Return all lines with the word "body" in them.

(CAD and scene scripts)
━━━━━━━━━━

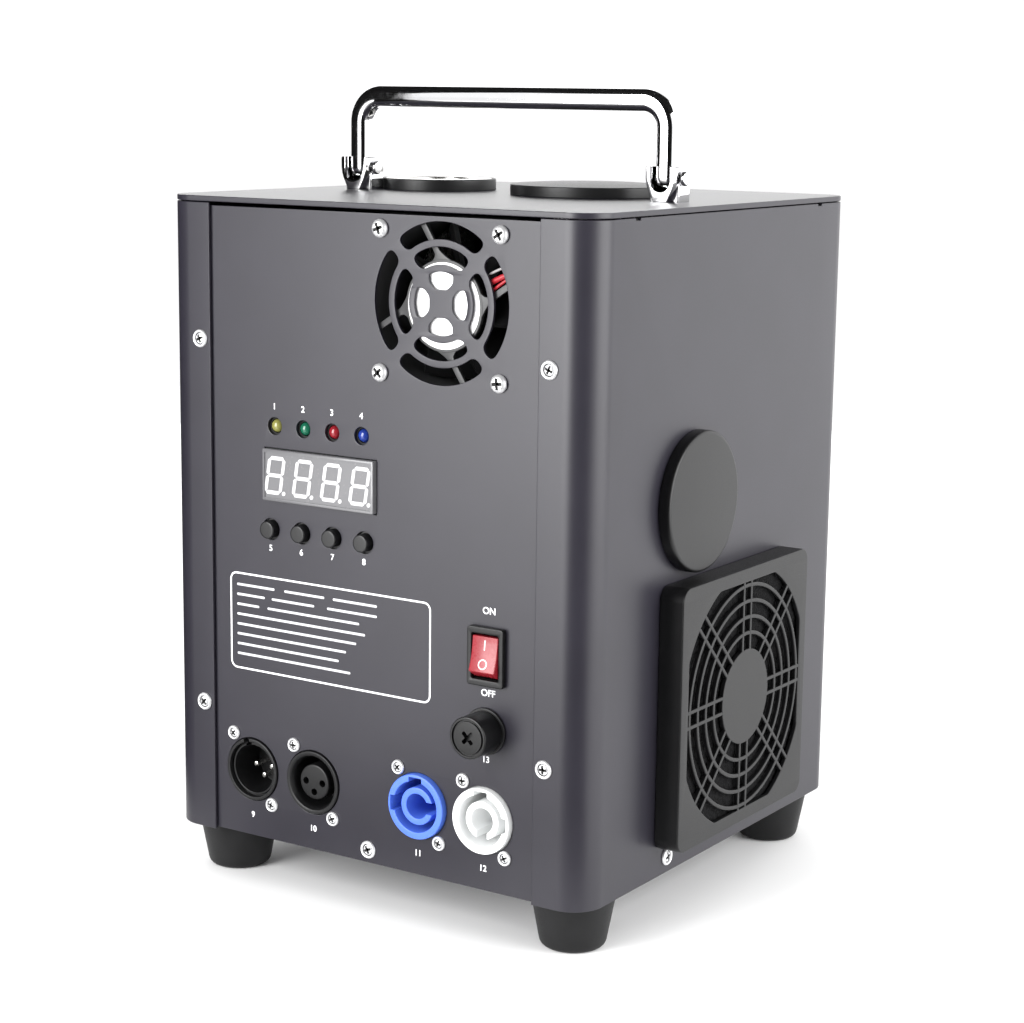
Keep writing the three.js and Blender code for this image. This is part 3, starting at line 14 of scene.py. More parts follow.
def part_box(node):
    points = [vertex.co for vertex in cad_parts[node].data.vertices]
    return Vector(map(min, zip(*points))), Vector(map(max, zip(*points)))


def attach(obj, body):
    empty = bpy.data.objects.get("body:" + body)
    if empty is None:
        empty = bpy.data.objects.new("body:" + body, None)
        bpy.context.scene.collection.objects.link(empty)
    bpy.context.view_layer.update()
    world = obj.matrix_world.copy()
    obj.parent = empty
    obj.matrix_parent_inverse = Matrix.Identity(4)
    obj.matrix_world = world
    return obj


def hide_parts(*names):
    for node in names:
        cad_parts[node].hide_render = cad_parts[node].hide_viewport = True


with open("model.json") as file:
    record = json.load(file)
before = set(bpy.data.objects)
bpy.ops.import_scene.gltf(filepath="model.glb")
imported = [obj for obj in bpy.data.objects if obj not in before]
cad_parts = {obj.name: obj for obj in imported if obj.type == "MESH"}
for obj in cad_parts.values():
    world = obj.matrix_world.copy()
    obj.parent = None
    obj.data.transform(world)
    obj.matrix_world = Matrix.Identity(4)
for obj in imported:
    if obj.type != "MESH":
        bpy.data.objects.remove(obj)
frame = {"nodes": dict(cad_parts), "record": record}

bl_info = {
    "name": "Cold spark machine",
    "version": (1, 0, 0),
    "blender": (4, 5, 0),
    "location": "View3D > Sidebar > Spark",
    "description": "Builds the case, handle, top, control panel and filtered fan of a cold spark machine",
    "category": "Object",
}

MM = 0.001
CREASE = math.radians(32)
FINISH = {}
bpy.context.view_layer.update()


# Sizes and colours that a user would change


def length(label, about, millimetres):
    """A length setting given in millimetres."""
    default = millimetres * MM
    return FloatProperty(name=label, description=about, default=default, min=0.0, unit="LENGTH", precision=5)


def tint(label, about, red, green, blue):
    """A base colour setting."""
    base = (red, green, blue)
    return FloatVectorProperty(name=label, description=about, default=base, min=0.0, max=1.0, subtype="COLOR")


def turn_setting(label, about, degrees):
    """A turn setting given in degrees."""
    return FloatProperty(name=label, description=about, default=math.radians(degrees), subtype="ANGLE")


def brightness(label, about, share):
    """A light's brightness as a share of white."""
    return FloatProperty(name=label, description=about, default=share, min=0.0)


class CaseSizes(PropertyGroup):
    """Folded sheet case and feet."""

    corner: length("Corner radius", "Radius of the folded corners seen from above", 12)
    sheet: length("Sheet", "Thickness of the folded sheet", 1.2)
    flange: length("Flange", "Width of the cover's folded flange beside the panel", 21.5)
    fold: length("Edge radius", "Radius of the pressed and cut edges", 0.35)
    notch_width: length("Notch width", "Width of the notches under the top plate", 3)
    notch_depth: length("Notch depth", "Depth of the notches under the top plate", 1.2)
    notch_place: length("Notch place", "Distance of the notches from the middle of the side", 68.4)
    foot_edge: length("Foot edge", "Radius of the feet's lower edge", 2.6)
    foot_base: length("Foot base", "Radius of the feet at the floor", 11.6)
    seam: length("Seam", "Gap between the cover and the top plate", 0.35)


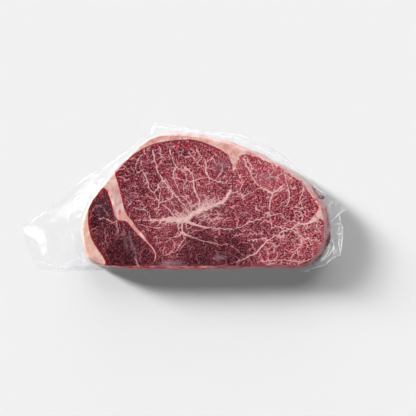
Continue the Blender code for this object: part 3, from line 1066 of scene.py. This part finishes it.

━━━━━━━━━━

■ Task output
def attach(obj, body):
    empty = bpy.data.objects.get("body:" + body)
        empty = bpy.data.objects.new("body:" + body, None)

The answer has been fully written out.